Jeff, I will take your suggestion and try my luck at the R-sig-db mailing
list.
Thanks,
Vivek
2015-11-20 20:25 GMT+01:00 Jeff Newmiller <jdnewmil at dcn.davis.ca.us>:
> Row numbers are not a standard feature in SQL, and as far as I know the
> Access Jet engine does not support them. You are supposed to use the key
> columns to partition your data, but that may require knowing how many
> records fall within convenient bin sizes if the data are not uniformly
> distributed. You can find that out using SQL group by queries.
>
> Note that you the resource you appear to be limited by is the database
> engine. Parallel processing (more CPUs) is unlikely to yield any
> improvement, and is in fact likely to slow you down.
>
> This looks like a good topic for the R-sig-db mailing list if you have
> further questions about R and databases, or find a SQL support forum if you
> need to learn more about using SQL in general.
>
> On November 20, 2015 10:32:31 AM PST, Vivek Sutradhara <
> viveksutra at gmail.com> wrote:
>
>> Hi John,
>> Thanks a lot for your quick reply. And thanks for drawing my attention to
>> the openslsx package. I will certainly look into it when I work with Excel.
>> But right now, my problems are with Microsoft Access.
>>
>> There are huge tables there which I am not able to export to excel, csv or
>> text files with native access methods. The only solution that has worked so
>> far is to incrementally extract data with the the help of RODBC. This was a
>> huge leap in my attempts to export the tables. Once I have the data in form
>> of rds files (which are compressed as well), I have found that it is much
>> easier to work with them.
>>
>> But my wishes have suddenly expanded and I want to find out if it is
>> possible to go beyond the normal capabilities of RODBC (the sqlFetch
>> command does not have a provision for specifying the row number range). I
>> am a newbie with parallel methods (using the 4 cores on my pc) but I
>> am
>> hoping to progress with that for processing the data from the multiple
>> chunks of data (the first step will be just to filter and gather the data
>> of relevance).
>>
>> I hope that I have explained what I am looking for.
>> Thanks,
>> Vivek
>>
>> 2015-11-20 19:09 GMT+01:00 John McKown <john.archie.mckown at gmail.com>:
>>
>> A possibility could be to not use ODBC, but the CRAN package openslsx (
>>> https://cran.revolutionanalytics.com/web/packages/openxlsx/index.html ).
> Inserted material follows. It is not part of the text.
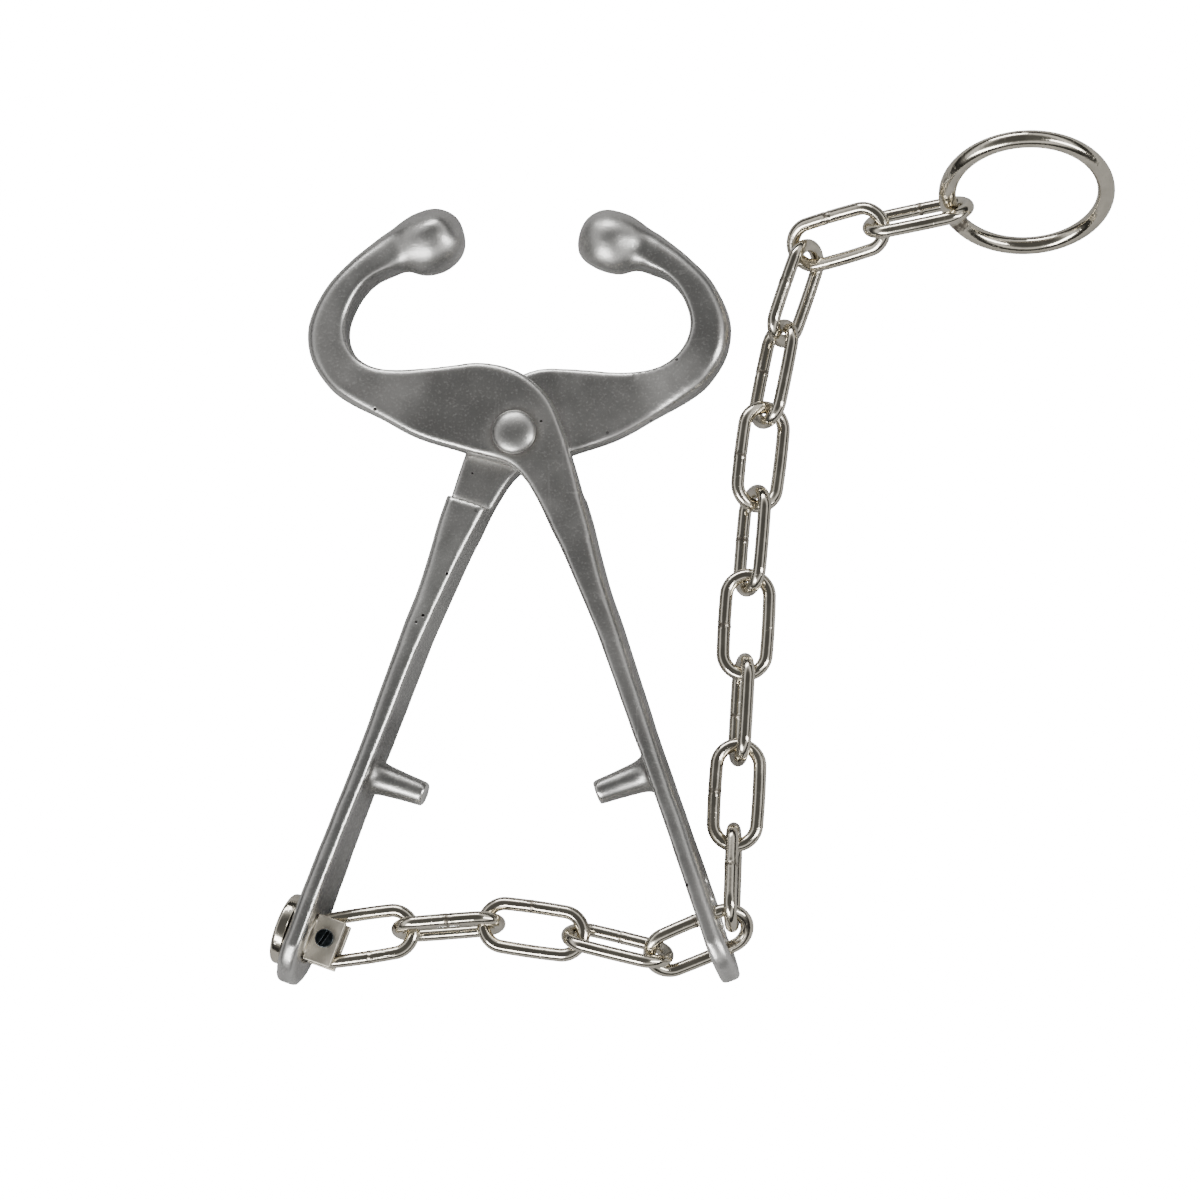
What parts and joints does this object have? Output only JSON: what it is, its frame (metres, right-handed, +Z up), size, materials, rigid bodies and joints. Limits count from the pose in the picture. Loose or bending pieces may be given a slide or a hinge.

>>> Then use the read.xlsx() function.
>>> <quote>
>>> Description Read data from an Excel file or Workbook object into a
>>> data.frame
>>>
>>> Usage read.xlsx(xlsxFile, sheet = 1, startRow = 1, colNames = TRUE,
>>> rowNames = FALSE, detectDates = FALSE,
>>> skipEmptyRows = TRUE, rows = NULL,
>>> cols = NULL, check.names = FALSE, namedRegion = NULL)
>>>
>>> Arguments xlsxFile An xlsx file or Workbook object sheet The name or index
>>> of the sheet to read data from.
>>> startRow first row to begin looking for data. Empty rows at the top of a
>>> file are always skipped, regardless of the value of startRow.
>>> colNames If TRUE, the first row of data will be used as column names.
>>> rowNames If TRUE, first column of data will be used as row names.
>>> detectDates If TRUE, attempt to recognise dates and perform conversion.
>>> skipEmptyRows If TRUE, empty rows are skipped else empty rows after the
>>> first row containing data will return a row of NAs.
>>> rows A numeric vector specifying which rows in the Excel file to read. If
>>> NULL, all rows are read.
>>> cols A numeric vector specifying which columns in the Excel file to read.
>>> If NULL, all columns are read.
>>> check.names logical. If TRUE then
>>> the names of the variables in the data
>>> frame are checked to ensure that they are syntactically valid variable
>>> names
>>> namedRegion A named region in the Workbook. If not NULL startRow, rows and
>>> cols paramters are ignored.
>>> </quote>
>>>
>>> On Fri, Nov 20, 2015 at 11:38 AM, Vivek Sutradhara <viveksutra at gmail.com>
>>> wrote:
>>>
>>> Hi
>>>> I want to extract data from a Microsoft access database having many tables
>>>> with more than 1e7 rows. I find that the following code works to export a
>>>> table to a rds file :
>>>> #####################
>>>> setwd('C:/sFolder')
>>>> library(RODBC);library(DBI)
>>>> ch<-odbcConnect("sample")
>>>>
>>>> #No. of rows in the table not known
>>>> rowN<-1e6 # no. of rows defined
>>>> db<-sqlFetch(ch,"Table1",max=rowN,as.is=TRUE)
>>>>
>>>> file<-paste0('Table1',1,'.rds')
>>>> df1<-saveRDS(db,file1)
>>>>
>>>> rm(db);gc() # garbage collection to free up the memory
>>>>
>>>> # To successively obtain more chunks from the access database
>>>> for (i in 2:10) {
>>>> rm(df);gc()
>>>> df<-sqlFetchMore(ch,"Table1",max=rowN,as.is=TRUE)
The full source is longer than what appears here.